On Mon, 9 Nov 2009, Ganesh Sittampalam wrote:
On Tue, 3 Nov 2009, Ganesh Sittampalam wrote:
Hi,
On Sat, 31 Oct 2009, Kamil Dworakowski wrote:
A new primitive match type that allows for picking patches based on the
hunk contents. It takes a regex and matches the pattern inside either a
remove or an add line of a hunk. An example usage is:
darcs changes -i --match "hunk pattern"
So, my first question is whether we really want this feature, and whether
it fits in well with the darcs UI as it stands. My general feeling is it's
worth having, and that it sits nicely alongside the "touch" matcher. By
coincidence someone on IRC (sm) was just talking about doing exactly this
kind of search. But I'd welcome further input from the watching masses..
In this case, I'm going to take silence as assent and apply this, unless
someone steps forward with an objection within the next day or so.

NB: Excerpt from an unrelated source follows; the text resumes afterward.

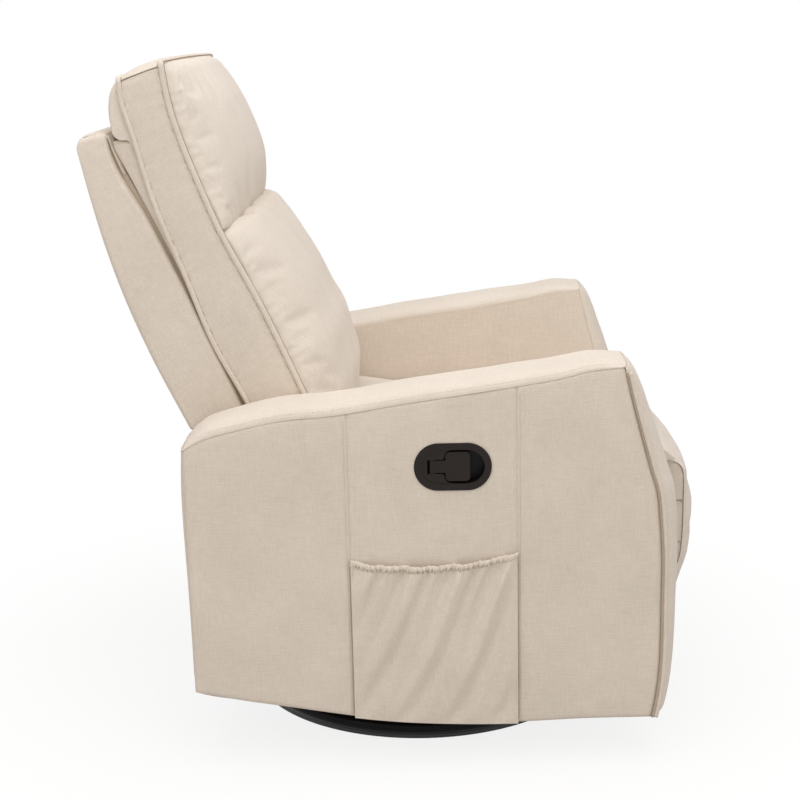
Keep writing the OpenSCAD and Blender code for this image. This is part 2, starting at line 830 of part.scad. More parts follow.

Actually, Eric points out this is a good test of the feature resistance
ideas he outlined in his recent email. So I'll give them a go:
1. To what extent does this make new things possible (as opposed to
simply more convenient)?
For just browsing patches, it doesn't, in that darcs changes -v | less is
an alternative; but it's a pretty ugly alternative and harder to use. As
Kamil says in issue1636:
"At the moment I do it by searching inside darcs changes -v | less. Though
it seems that it would be nice to browse through the changes interactively
(as in darcs changes -i), because many times the comment of the patch will
make it clear that this patch is not interesting ('remove trailing
whitespace' for example). When searching with less one has to back search
for the header of the patch."
However, it does make it possible to use this kind of matching with darcs
pull etc, which isn't now possible. Whether this is useful or not, I don't
know.
2. Does this change any pre-existing workflows? Does this introduce
any incompatibilities?
Not that I know of.
3. What are the possible unintended interactions with other
pre-existing features?
None that I can think of. Any weird interactions would also arise for the
touch matcher, I think.
4. What are the alternative approaches to solving the same problem?
Why do we prefer this one?
The partial alternative is the aforementioned 'darcs changes -v | less'. I
don't think there are any reasonable complete alternatives.
I like this one because it slots cleanly in next to an existing feature
(the touch matcher) and in fact suggests a way of cleaning up the
implementation of that feature (see the other part of this thread which
discusses how we can get at primitive patches inside compound patches).